We have just begun our discussions with the U.S. on vetting for the rail and marine modes. We are looking at that. As I mentioned, there is a Marine Transportation Security Clearance Program as well that applies at least in one of the marine modes. We’re looking at whether we would use that. We’re looking at what procedures we can put in place, recognizing that the same broad provisions of the agreement would apply and similar principles will be developed.

I can’t elaborate at this point because we’re still working on that.

Senator Black: Thank you very much.

Senator McIntyre: I’d just like to add a comment here, a follow-up to the question raised by Senator Black. Thank you, Senator Black, for returning to this issue.

I think it’s important to have a framework in place. I know that you’ve been working on that. The lack of a framework for assessing derogatory information could lead to employees being arbitrarily denied security information, which, in turn, could jeopardize their employability. I think it’s important to follow up on that and to have a framework in place, either by amending the bill or through regulations.

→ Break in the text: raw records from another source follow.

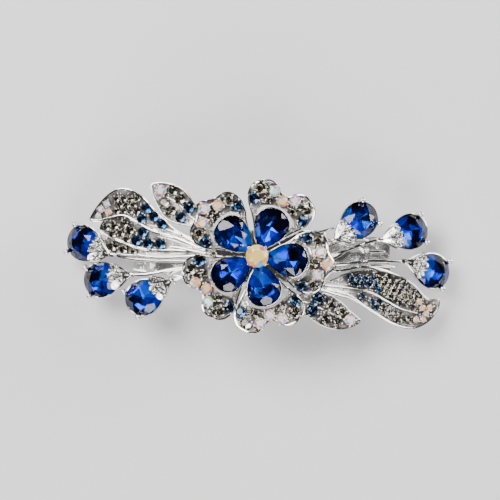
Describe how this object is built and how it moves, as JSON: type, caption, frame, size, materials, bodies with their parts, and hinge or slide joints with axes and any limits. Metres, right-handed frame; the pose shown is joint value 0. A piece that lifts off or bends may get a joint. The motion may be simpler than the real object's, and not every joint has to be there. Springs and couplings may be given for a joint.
{
  "type": "rhinestone hair clip",
  "caption": "Arched barrette hair clip with a twisted-wire clasp arm and squeeze catch, carrying a jewelled flower with petals, leaves and budded stems.",
  "frame": {"origin": "centre of the clip's bounding box, on the plane that its hinge ears and catch foot rest on", "axes": "+X along the clip from the hinge end to the catch end, +Y across it towards the larger upper petals, +Z out of the face of the ornament"},
  "size_m": [0.0988, 0.0386, 0.0252],
  "materials": {
    "silver_plate": "bright rhodium-look plating on cast metal",
    "spring_steel": "nickel-plated spring steel",
    "blue_crystal": "cut sapphire-blue crystal with a foiled back",
    "aurora_crystal": "cut clear crystal with an iridescent coating",
    "smoke_crystal": "cut smoke-grey crystal with a foiled back",
    "navy_crystal": "cut navy crystal with a foiled back",
    "clear_crystal": "cut clear crystal"
  },
  "bodies": {
    "clip": {"base_plate": "spring_steel", "hinge_pin": "spring_steel", "catch_frame": "spring_steel", "catch_rivets": "spring_steel", "mounting_plate": "silver_plate", "mounting_rivets": "silver_plate", "flower_post": "silver_plate", "flower_disc": "silver_plate", "solder_posts": "silver_plate", "outer_petal_1": "silver_plate", "outer_petal_2": "silver_plate", "outer_petal_3": "silver_plate", "outer_petal_4": "silver_plate", "outer_petal_5": "silver_plate", "crystal_cup_1": "silver_plate", "crystal_cup_2": "silver_plate", "crystal_cup_3": "silver_plate", "crystal_cup_4": "silver_plate", "crystal_cup_5": "silver_plate", "flower_crystal_1": "blue_crystal", "flower_crystal_2": "blue_crystal", "flower_crystal_3": "blue_crystal", "flower_crystal_4": "blue_crystal", "flower_crystal_5": "blue_crystal", "centre_cup": "silver_plate", "centre_stone": "aurora_crystal", "petal_aurora_stones": "aurora_crystal", "petal_smoke_stones": "smoke_crystal", "petal_navy_stones": "navy_crystal", "leaf_left_upper": "silver_plate", "leaf_left_lower": "silver_plate", "leaf_left_under": "silver_plate", "leaf_left_small": "silver_plate", "leaf_right_large": "silver_plate", "leaf_right_small": "silver_plate", "leaf_aurora_stones": "aurora_crystal", "leaf_smoke_stones": "smoke_crystal", "leaf_navy_stones": "navy_crystal", "bud_setting_1": "silver_plate", "bud_setting_2": "silver_plate", "bud_setting_3": "silver_plate", "bud_setting_4": "silver_plate", "bud_setting_5": "silver_plate", "bud_setting_6": "silver_plate", "bud_crystal_1": "blue_crystal", "bud_crystal_2": "blue_crystal", "bud_crystal_3": "blue_crystal", "bud_crystal_4": "blue_crystal", "bud_crystal_5": "blue_crystal", "bud_crystal_6": "blue_crystal", "bud_stems_left": "silver_plate", "bud_stems_right": "silver_plate", "wire_spray_left": "silver_plate", "wire_spray_right": "silver_plate", "bud_clear_stones": "clear_crystal"},
    "arm": {"clasp_arm": "spring_steel"},
    "front_tab": {"pinch_tab_front": "spring_steel"},
    "rear_tab": {"pinch_tab_rear": "spring_steel"}
  },
  "joints": [
    {"name": "clasp_hinge", "type": "hinge", "parent": "clip", "child": "arm", "pos_m": [-0.0296, 0, 0.0032], "axis": [0, 1, 0], "range_deg": [0, 90]},
    {"name": "rear_tab_squeeze", "type": "hinge", "parent": "clip", "child": "rear_tab", "pos_m": [0.0293, 0.00135, 0.0047], "axis": [1, 0, 0], "range_deg": [-14, 0], "stiffness_Nm_per_rad": 0.03},
    {"name": "front_tab_squeeze", "type": "hinge", "parent": "clip", "child": "front_tab", "pos_m": [0.0293, -0.00135, 0.0047], "axis": [1, 0, 0], "range_deg": [0, 14], "stiffness_Nm_per_rad": 0.03}
  ]
}
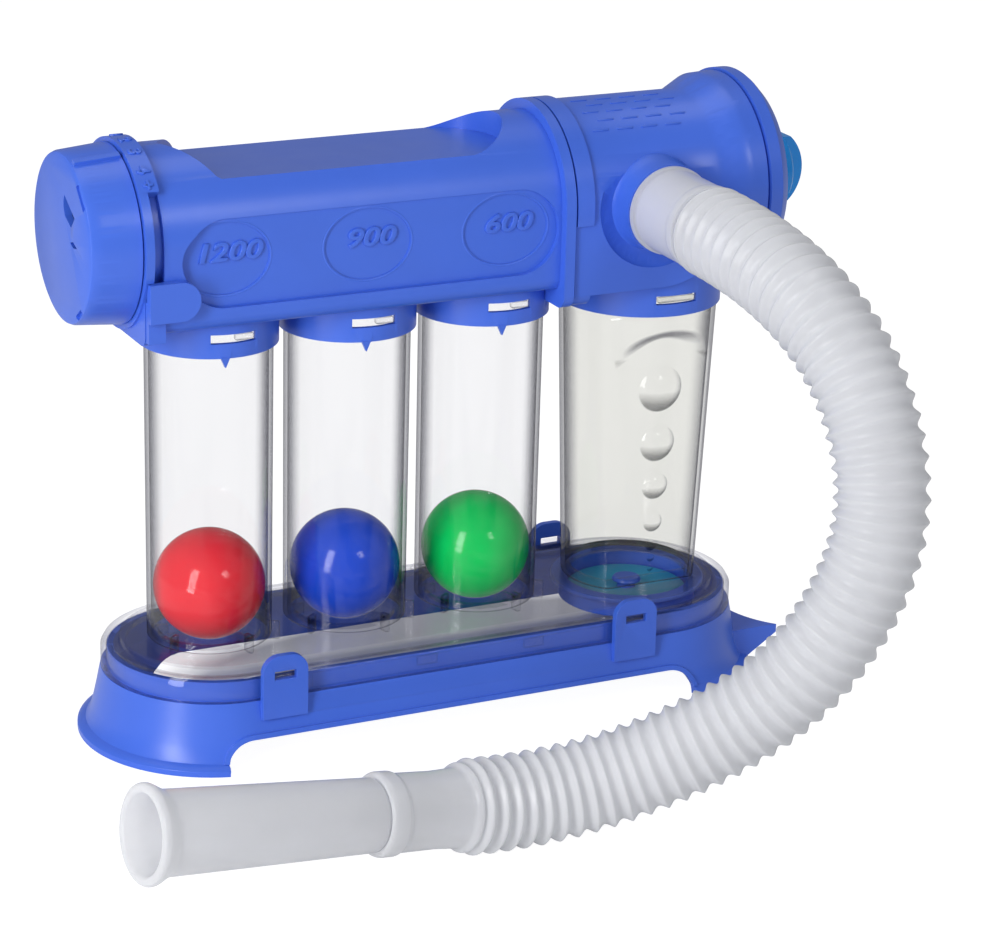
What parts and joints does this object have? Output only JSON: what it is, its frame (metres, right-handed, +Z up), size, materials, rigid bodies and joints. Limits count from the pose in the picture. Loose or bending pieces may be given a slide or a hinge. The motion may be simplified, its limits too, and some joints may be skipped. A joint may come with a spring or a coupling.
{
  "type": "incentive spirometer",
  "caption": "Incentive spirometer: clear ball columns and a graded chamber under a moulded air duct with a flow dial and selector knob, and a corrugated hose with a mouthpiece.",
  "frame": {"origin": "bottom centre of the device's bounding box without its hose, on the surface it stands on", "axes": "+X along the row of columns from the flow dial to the selector knob, -Y towards the user and the hose port, +Z up"},
  "size_m": [0.2457, 0.1861, 0.1741],
  "materials": {
    "blue_plastic": "smooth moulded",
    "clear_plastic": "clear moulded",
    "red_ball": "smooth",
    "blue_ball": "smooth",
    "green_ball": "smooth",
    "cyan_plastic": "smooth moulded",
    "cyan_film": "soft film",
    "milky_plastic": "translucent, soft sheen",
    "grey_rubber": "matt"
  },
  "bodies": {
    "device": {"stand": "blue_plastic", "clear_tray": "clear_plastic", "column_tube_1": "clear_plastic", "column_tube_2": "clear_plastic", "column_tube_3": "clear_plastic", "chamber_tube": "clear_plastic", "ball_stop_1": "clear_plastic", "ball_stop_2": "clear_plastic", "ball_stop_3": "clear_plastic", "tube_seal_1": "grey_rubber", "tube_seal_2": "grey_rubber", "tube_seal_3": "grey_rubber", "chamber_seal": "grey_rubber", "manifold_housing": "blue_plastic", "scale_ring": "blue_plastic", "ring_latch": "blue_plastic", "joint_gasket": "grey_rubber", "chamber_housing": "blue_plastic", "end_cap": "blue_plastic", "valve_seat": "blue_plastic", "port_cuff": "milky_plastic", "hose": "milky_plastic", "mouth_cuff": "milky_plastic", "mouthpiece": "milky_plastic"},
    "red_float": {"ball_red": "red_ball"},
    "blue_float": {"ball_blue": "blue_ball"},
    "green_float": {"ball_green": "green_ball"},
    "dial": {"flow_dial": "blue_plastic", "dial_sleeve": "blue_plastic"},
    "selector": {"selector_knob": "cyan_plastic", "selector_shutter": "blue_plastic"},
    "one_way_disc": {"valve_disc": "cyan_film"}
  },
  "joints": [
    {"name": "red_ball_rise", "type": "slide", "parent": "device", "child": "red_float", "axis": [0, 0, 1], "range_m": [0, 0.063]},
    {"name": "blue_ball_rise", "type": "slide", "parent": "device", "child": "blue_float", "axis": [0, 0, 1], "range_m": [0, 0.063]},
    {"name": "green_ball_rise", "type": "slide", "parent": "device", "child": "green_float", "axis": [0, 0, 1], "range_m": [0, 0.063]},
    {"name": "dial_turn", "type": "hinge", "parent": "device", "child": "dial", "pos_m": [-0.10265, 0.00527, 0.1442], "axis": [1, 0, 0], "range_deg": [-20, 27]},
    {"name": "knob_turn", "type": "hinge", "parent": "device", "child": "selector", "pos_m": [0.09935, 0.00527, 0.1442], "axis": [1, 0, 0], "range_deg": [0, 90]},
    {"name": "disc_lift", "type": "slide", "parent": "device", "child": "one_way_disc", "axis": [0, 0, 1], "range_m": [0, 0.0015]}
  ]
}
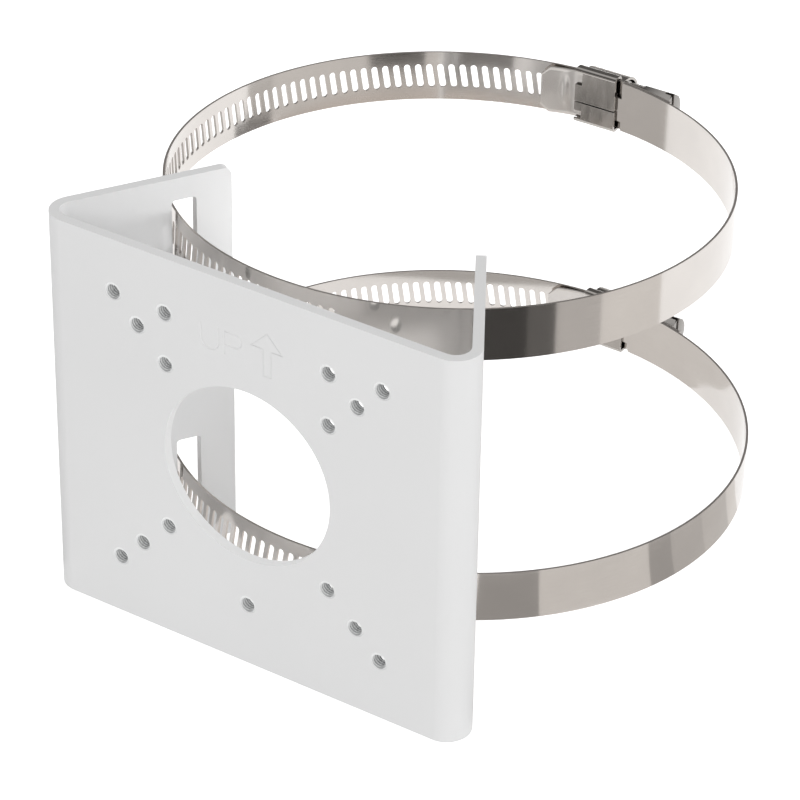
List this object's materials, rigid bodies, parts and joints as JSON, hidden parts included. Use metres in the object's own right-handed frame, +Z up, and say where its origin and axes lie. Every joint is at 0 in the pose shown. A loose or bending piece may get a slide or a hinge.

Senator Black: Or perhaps an observation.

Senator McIntyre: I think it would have to be stronger than an observation, if possible.

Senator Black: I think in the political context of today I’m asking the obvious, but maybe not: What do you think the likelihood would be in renegotiating this agreement with the U.S. administration?

Ms. Wherrett: I think that’s a difficult question to answer from a public servant’s perspective. I think that really is a question for the U.S. administration, but I would say, as the minister said, the agreement is the product of a lengthy negotiation. It went on for many years, and there was give and take on both sides. It’s quite a lengthy and complex agreement. I think I’ll leave it at that.

Senator Black: We’ll leave it at that.

The Chair: Any other questions, senators?

Let me take the opportunity to thank the officials for being here and answering questions. It’s greatly appreciated and very hopeful for our consideration of the bill.

Senators, if you would remain for a brief in camera session, I would appreciate that.